There is too, perhaps, the misconception that jobs in energy equate to engineering roles, but of course this is not the case. Any business today relies on multi-disciplinary teams and energy is no different, with companies including financial analysts, computer modellers, environmental scientists and geologist, to name just a few relevant disciplines. Indeed the Energy Team in HIE is staffed with economists, geographers, political scientists, European law specialists, as well as the occasional engineer and business analyst, with woman outnumbering men by two to one.

However HIE’s energy gender balance is unusual, so the question the First Minister posed is what can we, as an industry and a country firmly promoting energy as one of our prime motors of economic growth, do to ensure its leadership and workforce is more representative of the population as a whole?

Angela Constance, Scotland’s Cabinet Secretary for Education and Lifelong Learning, has said: “You can’t be what you can’t see” – and we need to get more stories out there of women having interesting and successful careers in renewables, oil and gas. Networking organisations such as WIRES (Women in Renewable Energy in Scotland) already play a vital role in actively promoting positive messages and providing mentors to the new leaders of tomorrow, and this can only be a good thing.

According to Lindsay Leask, vice-chair of WIRES and Senior Policy Manager, Offshore Renewables, at trade body Scottish Renewables, the renewable sector has better gender balance than oil and gas, yet just 26 per cent of Scotland’s renewable energy workforce is female.

“I think we’ve still got a long way to go,” Leask says. “The good news is that the Igniting Change report finds we are looking at an entirely fixable problem.

“It proposes actions for CEOs, HR departments, senior management and women themselves. Targets are one tool, but broader cultural shifts are equally important to achieve these numbers. The research found the most important action a CEO can take is to simply lead by example, create a diverse team and challenge bias,” Leask concludes.

This view certainly matches the opinions the First Minister heard at Scottish Energy Advisory Board.

There was a broad consensus on the need to drive change from the board level down – with affirmative action and personal leadership to the fore. In other words, to “be the change you wish to see..’

This change will need to happen soon if Scotland is the meet it’s 2020 ambitions and I hope that, as we have seen in other competitive fields, such as medicine and, dare I say it, politics, the more women we see at the top, the more it becomes the norm.
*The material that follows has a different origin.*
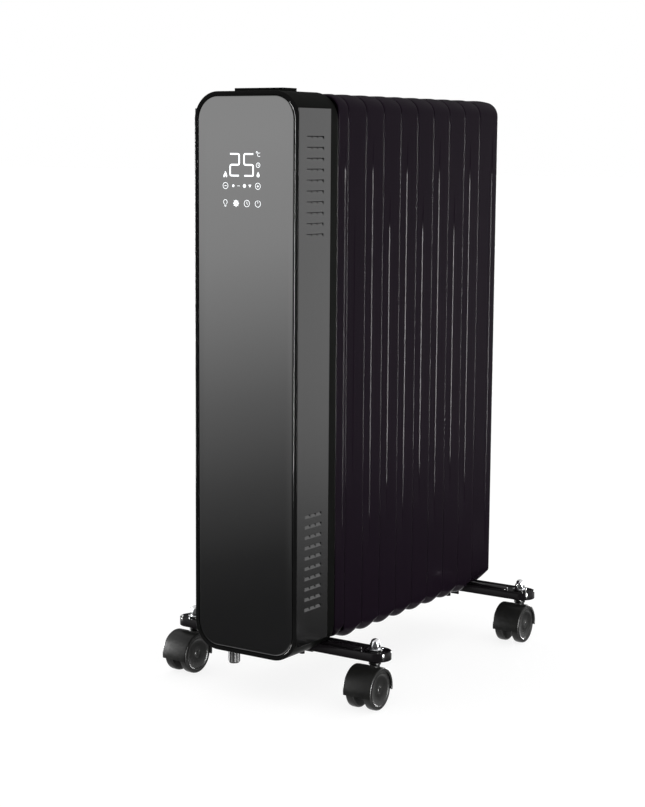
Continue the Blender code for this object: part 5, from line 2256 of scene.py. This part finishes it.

As our own First Minister said on appointing her cabinet of five men and five women in November last year: “The cabinet line-up is a clear demonstration that this government will work hard in all areas to promote women, to create gender equality and it sends out a strong message that the business of redressing the gender balance in public life starts right here in government.”

Leadership, as Nicola Sturgeon has shown, comes from the front.